Exercise description
In full and without alteration, give the listing again.

Data block
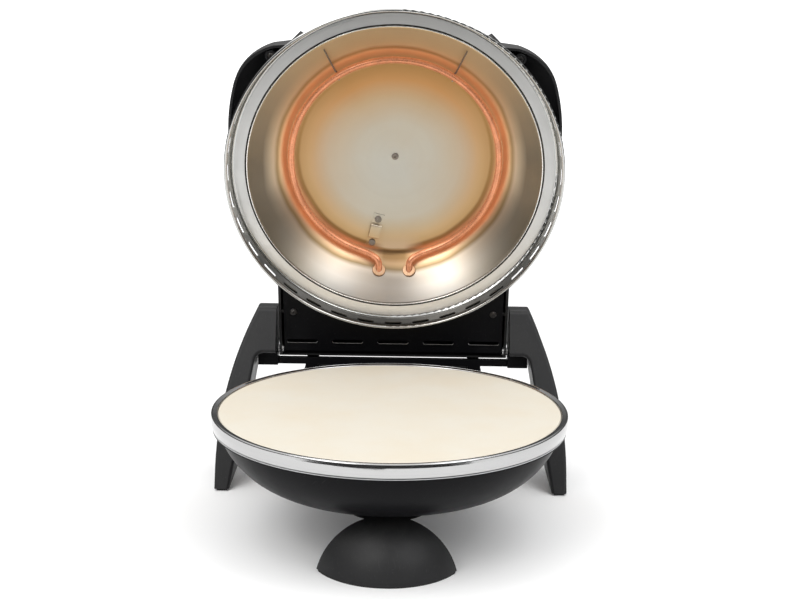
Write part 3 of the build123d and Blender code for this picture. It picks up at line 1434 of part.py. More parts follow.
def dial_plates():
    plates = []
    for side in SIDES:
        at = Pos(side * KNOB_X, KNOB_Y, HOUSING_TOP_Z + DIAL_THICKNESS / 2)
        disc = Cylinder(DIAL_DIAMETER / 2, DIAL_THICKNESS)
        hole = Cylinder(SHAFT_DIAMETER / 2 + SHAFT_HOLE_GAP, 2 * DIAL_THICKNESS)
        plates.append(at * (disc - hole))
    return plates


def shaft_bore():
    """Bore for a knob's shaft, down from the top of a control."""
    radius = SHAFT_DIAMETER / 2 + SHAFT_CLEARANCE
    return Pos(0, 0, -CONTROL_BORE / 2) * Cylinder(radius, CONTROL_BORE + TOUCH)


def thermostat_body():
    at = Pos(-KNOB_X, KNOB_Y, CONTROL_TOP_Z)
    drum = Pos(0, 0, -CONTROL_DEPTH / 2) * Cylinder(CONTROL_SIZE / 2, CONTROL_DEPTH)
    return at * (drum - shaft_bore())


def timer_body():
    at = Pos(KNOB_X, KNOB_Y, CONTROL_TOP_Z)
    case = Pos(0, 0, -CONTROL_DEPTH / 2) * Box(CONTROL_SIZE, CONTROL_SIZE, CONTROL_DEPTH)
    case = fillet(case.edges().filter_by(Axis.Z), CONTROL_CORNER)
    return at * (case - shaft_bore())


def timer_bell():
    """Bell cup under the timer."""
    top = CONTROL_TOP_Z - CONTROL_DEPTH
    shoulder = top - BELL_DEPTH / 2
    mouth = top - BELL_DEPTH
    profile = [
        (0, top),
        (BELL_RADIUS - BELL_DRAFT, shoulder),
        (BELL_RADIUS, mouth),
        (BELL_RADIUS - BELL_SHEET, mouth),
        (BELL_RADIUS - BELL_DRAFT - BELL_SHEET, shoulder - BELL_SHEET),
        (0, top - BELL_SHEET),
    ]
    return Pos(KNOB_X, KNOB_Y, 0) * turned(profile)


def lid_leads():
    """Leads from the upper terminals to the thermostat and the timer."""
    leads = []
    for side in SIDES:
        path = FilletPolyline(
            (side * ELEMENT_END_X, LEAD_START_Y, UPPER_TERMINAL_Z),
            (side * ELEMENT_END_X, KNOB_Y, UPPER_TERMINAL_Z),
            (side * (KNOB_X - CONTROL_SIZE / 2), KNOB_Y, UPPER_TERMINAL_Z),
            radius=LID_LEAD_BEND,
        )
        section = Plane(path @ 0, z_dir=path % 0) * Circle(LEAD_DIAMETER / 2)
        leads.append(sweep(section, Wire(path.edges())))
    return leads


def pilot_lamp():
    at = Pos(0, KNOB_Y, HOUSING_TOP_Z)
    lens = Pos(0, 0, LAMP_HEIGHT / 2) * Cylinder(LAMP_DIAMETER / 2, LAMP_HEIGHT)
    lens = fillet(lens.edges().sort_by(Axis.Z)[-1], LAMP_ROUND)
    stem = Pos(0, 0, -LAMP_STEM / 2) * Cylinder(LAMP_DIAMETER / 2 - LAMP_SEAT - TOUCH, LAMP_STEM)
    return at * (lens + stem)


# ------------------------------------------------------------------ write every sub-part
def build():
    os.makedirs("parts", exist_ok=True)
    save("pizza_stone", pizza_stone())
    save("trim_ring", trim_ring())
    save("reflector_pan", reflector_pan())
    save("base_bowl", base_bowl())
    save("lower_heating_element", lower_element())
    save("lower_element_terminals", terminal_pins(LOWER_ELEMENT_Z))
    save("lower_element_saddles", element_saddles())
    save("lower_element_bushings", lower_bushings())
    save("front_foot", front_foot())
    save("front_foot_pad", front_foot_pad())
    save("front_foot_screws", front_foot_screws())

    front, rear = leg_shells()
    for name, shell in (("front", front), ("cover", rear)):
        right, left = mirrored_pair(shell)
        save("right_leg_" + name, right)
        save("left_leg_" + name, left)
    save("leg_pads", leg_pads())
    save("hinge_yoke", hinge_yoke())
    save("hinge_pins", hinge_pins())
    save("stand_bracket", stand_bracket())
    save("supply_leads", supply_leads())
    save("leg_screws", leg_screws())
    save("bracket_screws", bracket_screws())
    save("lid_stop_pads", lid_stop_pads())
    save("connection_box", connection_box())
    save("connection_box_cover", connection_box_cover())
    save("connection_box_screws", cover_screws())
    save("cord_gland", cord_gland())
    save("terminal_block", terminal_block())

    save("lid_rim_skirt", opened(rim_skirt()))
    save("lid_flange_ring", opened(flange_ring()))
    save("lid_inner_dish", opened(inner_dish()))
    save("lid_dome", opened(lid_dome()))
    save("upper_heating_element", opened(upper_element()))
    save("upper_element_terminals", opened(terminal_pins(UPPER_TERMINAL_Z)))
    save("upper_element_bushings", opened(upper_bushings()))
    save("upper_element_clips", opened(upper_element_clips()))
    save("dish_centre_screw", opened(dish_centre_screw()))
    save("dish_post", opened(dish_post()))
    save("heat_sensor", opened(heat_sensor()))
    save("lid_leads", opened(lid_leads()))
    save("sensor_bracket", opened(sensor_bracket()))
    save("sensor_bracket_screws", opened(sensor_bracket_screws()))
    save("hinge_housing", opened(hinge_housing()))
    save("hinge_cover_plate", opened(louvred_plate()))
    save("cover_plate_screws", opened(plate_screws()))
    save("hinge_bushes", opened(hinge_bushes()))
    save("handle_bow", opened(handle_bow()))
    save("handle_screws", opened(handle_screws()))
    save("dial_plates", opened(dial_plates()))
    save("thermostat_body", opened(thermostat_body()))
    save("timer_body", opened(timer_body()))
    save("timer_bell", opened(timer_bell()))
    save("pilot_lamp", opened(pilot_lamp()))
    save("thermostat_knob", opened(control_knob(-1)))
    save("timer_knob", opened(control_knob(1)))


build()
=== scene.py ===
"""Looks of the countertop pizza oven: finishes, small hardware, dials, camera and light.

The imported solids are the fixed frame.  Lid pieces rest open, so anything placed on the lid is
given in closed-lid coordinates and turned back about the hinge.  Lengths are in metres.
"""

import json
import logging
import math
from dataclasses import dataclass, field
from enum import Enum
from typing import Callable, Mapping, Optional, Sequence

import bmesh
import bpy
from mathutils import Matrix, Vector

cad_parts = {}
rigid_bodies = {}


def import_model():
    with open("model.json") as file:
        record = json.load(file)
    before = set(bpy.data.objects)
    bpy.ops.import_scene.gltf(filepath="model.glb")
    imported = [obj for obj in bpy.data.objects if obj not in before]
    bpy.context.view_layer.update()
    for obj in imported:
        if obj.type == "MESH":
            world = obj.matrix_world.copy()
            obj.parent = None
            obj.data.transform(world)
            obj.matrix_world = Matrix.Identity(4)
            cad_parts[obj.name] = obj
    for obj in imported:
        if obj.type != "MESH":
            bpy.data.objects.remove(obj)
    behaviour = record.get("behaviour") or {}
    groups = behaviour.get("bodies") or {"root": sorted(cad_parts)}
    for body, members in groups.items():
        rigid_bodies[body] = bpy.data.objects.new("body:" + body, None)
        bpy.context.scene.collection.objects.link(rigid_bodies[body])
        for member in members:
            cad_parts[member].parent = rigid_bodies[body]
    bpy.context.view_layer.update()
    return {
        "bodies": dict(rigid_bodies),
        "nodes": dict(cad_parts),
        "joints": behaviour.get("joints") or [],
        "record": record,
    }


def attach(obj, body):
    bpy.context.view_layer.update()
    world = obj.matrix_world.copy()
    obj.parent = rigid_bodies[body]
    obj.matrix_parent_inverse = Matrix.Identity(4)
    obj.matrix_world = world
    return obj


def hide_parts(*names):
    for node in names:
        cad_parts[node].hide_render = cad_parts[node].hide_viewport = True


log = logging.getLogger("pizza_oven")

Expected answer
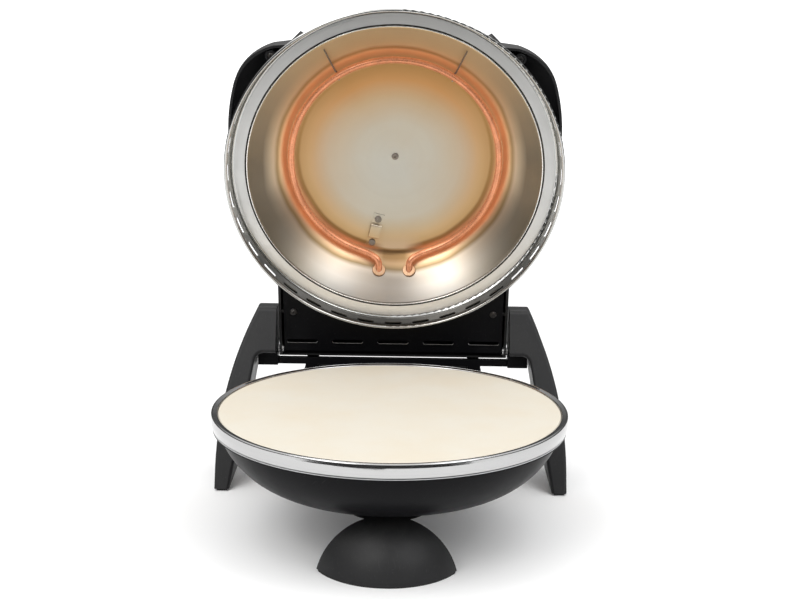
Write part 3 of the build123d and Blender code for this picture. It picks up at line 1434 of part.py. More parts follow.
def dial_plates():
    plates = []
    for side in SIDES:
        at = Pos(side * KNOB_X, KNOB_Y, HOUSING_TOP_Z + DIAL_THICKNESS / 2)
        disc = Cylinder(DIAL_DIAMETER / 2, DIAL_THICKNESS)
        hole = Cylinder(SHAFT_DIAMETER / 2 + SHAFT_HOLE_GAP, 2 * DIAL_THICKNESS)
        plates.append(at * (disc - hole))
    return plates


def shaft_bore():
    """Bore for a knob's shaft, down from the top of a control."""
    radius = SHAFT_DIAMETER / 2 + SHAFT_CLEARANCE
    return Pos(0, 0, -CONTROL_BORE / 2) * Cylinder(radius, CONTROL_BORE + TOUCH)


def thermostat_body():
    at = Pos(-KNOB_X, KNOB_Y, CONTROL_TOP_Z)
    drum = Pos(0, 0, -CONTROL_DEPTH / 2) * Cylinder(CONTROL_SIZE / 2, CONTROL_DEPTH)
    return at * (drum - shaft_bore())


def timer_body():
    at = Pos(KNOB_X, KNOB_Y, CONTROL_TOP_Z)
    case = Pos(0, 0, -CONTROL_DEPTH / 2) * Box(CONTROL_SIZE, CONTROL_SIZE, CONTROL_DEPTH)
    case = fillet(case.edges().filter_by(Axis.Z), CONTROL_CORNER)
    return at * (case - shaft_bore())


def timer_bell():
    """Bell cup under the timer."""
    top = CONTROL_TOP_Z - CONTROL_DEPTH
    shoulder = top - BELL_DEPTH / 2
    mouth = top - BELL_DEPTH
    profile = [
        (0, top),
        (BELL_RADIUS - BELL_DRAFT, shoulder),
        (BELL_RADIUS, mouth),
        (BELL_RADIUS - BELL_SHEET, mouth),
        (BELL_RADIUS - BELL_DRAFT - BELL_SHEET, shoulder - BELL_SHEET),
        (0, top - BELL_SHEET),
    ]
    return Pos(KNOB_X, KNOB_Y, 0) * turned(profile)


def lid_leads():
    """Leads from the upper terminals to the thermostat and the timer."""
    leads = []
    for side in SIDES:
        path = FilletPolyline(
            (side * ELEMENT_END_X, LEAD_START_Y, UPPER_TERMINAL_Z),
            (side * ELEMENT_END_X, KNOB_Y, UPPER_TERMINAL_Z),
            (side * (KNOB_X - CONTROL_SIZE / 2), KNOB_Y, UPPER_TERMINAL_Z),
            radius=LID_LEAD_BEND,
        )
        section = Plane(path @ 0, z_dir=path % 0) * Circle(LEAD_DIAMETER / 2)
        leads.append(sweep(section, Wire(path.edges())))
    return leads


def pilot_lamp():
    at = Pos(0, KNOB_Y, HOUSING_TOP_Z)
    lens = Pos(0, 0, LAMP_HEIGHT / 2) * Cylinder(LAMP_DIAMETER / 2, LAMP_HEIGHT)
    lens = fillet(lens.edges().sort_by(Axis.Z)[-1], LAMP_ROUND)
    stem = Pos(0, 0, -LAMP_STEM / 2) * Cylinder(LAMP_DIAMETER / 2 - LAMP_SEAT - TOUCH, LAMP_STEM)
    return at * (lens + stem)


# ------------------------------------------------------------------ write every sub-part
def build():
    os.makedirs("parts", exist_ok=True)
    save("pizza_stone", pizza_stone())
    save("trim_ring", trim_ring())
    save("reflector_pan", reflector_pan())
    save("base_bowl", base_bowl())
    save("lower_heating_element", lower_element())
    save("lower_element_terminals", terminal_pins(LOWER_ELEMENT_Z))
    save("lower_element_saddles", element_saddles())
    save("lower_element_bushings", lower_bushings())
    save("front_foot", front_foot())
    save("front_foot_pad", front_foot_pad())
    save("front_foot_screws", front_foot_screws())

    front, rear = leg_shells()
    for name, shell in (("front", front), ("cover", rear)):
        right, left = mirrored_pair(shell)
        save("right_leg_" + name, right)
        save("left_leg_" + name, left)
    save("leg_pads", leg_pads())
    save("hinge_yoke", hinge_yoke())
    save("hinge_pins", hinge_pins())
    save("stand_bracket", stand_bracket())
    save("supply_leads", supply_leads())
    save("leg_screws", leg_screws())
    save("bracket_screws", bracket_screws())
    save("lid_stop_pads", lid_stop_pads())
    save("connection_box", connection_box())
    save("connection_box_cover", connection_box_cover())
    save("connection_box_screws", cover_screws())
    save("cord_gland", cord_gland())
    save("terminal_block", terminal_block())

    save("lid_rim_skirt", opened(rim_skirt()))
    save("lid_flange_ring", opened(flange_ring()))
    save("lid_inner_dish", opened(inner_dish()))
    save("lid_dome", opened(lid_dome()))
    save("upper_heating_element", opened(upper_element()))
    save("upper_element_terminals", opened(terminal_pins(UPPER_TERMINAL_Z)))
    save("upper_element_bushings", opened(upper_bushings()))
    save("upper_element_clips", opened(upper_element_clips()))
    save("dish_centre_screw", opened(dish_centre_screw()))
    save("dish_post", opened(dish_post()))
    save("heat_sensor", opened(heat_sensor()))
    save("lid_leads", opened(lid_leads()))
    save("sensor_bracket", opened(sensor_bracket()))
    save("sensor_bracket_screws", opened(sensor_bracket_screws()))
    save("hinge_housing", opened(hinge_housing()))
    save("hinge_cover_plate", opened(louvred_plate()))
    save("cover_plate_screws", opened(plate_screws()))
    save("hinge_bushes", opened(hinge_bushes()))
    save("handle_bow", opened(handle_bow()))
    save("handle_screws", opened(handle_screws()))
    save("dial_plates", opened(dial_plates()))
    save("thermostat_body", opened(thermostat_body()))
    save("timer_body", opened(timer_body()))
    save("timer_bell", opened(timer_bell()))
    save("pilot_lamp", opened(pilot_lamp()))
    save("thermostat_knob", opened(control_knob(-1)))
    save("timer_knob", opened(control_knob(1)))


build()
=== scene.py ===
"""Looks of the countertop pizza oven: finishes, small hardware, dials, camera and light.

The imported solids are the fixed frame.  Lid pieces rest open, so anything placed on the lid is
given in closed-lid coordinates and turned back about the hinge.  Lengths are in metres.
"""

import json
import logging
import math
from dataclasses import dataclass, field
from enum import Enum
from typing import Callable, Mapping, Optional, Sequence

import bmesh
import bpy
from mathutils import Matrix, Vector

cad_parts = {}
rigid_bodies = {}


def import_model():
    with open("model.json") as file:
        record = json.load(file)
    before = set(bpy.data.objects)
    bpy.ops.import_scene.gltf(filepath="model.glb")
    imported = [obj for obj in bpy.data.objects if obj not in before]
    bpy.context.view_layer.update()
    for obj in imported:
        if obj.type == "MESH":
            world = obj.matrix_world.copy()
            obj.parent = None
            obj.data.transform(world)
            obj.matrix_world = Matrix.Identity(4)
            cad_parts[obj.name] = obj
    for obj in imported:
        if obj.type != "MESH":
            bpy.data.objects.remove(obj)
    behaviour = record.get("behaviour") or {}
    groups = behaviour.get("bodies") or {"root": sorted(cad_parts)}
    for body, members in groups.items():
        rigid_bodies[body] = bpy.data.objects.new("body:" + body, None)
        bpy.context.scene.collection.objects.link(rigid_bodies[body])
        for member in members:
            cad_parts[member].parent = rigid_bodies[body]
    bpy.context.view_layer.update()
    return {
        "bodies": dict(rigid_bodies),
        "nodes": dict(cad_parts),
        "joints": behaviour.get("joints") or [],
        "record": record,
    }


def attach(obj, body):
    bpy.context.view_layer.update()
    world = obj.matrix_world.copy()
    obj.parent = rigid_bodies[body]
    obj.matrix_parent_inverse = Matrix.Identity(4)
    obj.matrix_world = world
    return obj


def hide_parts(*names):
    for node in names:
        cad_parts[node].hide_render = cad_parts[node].hide_viewport = True


log = logging.getLogger("pizza_oven")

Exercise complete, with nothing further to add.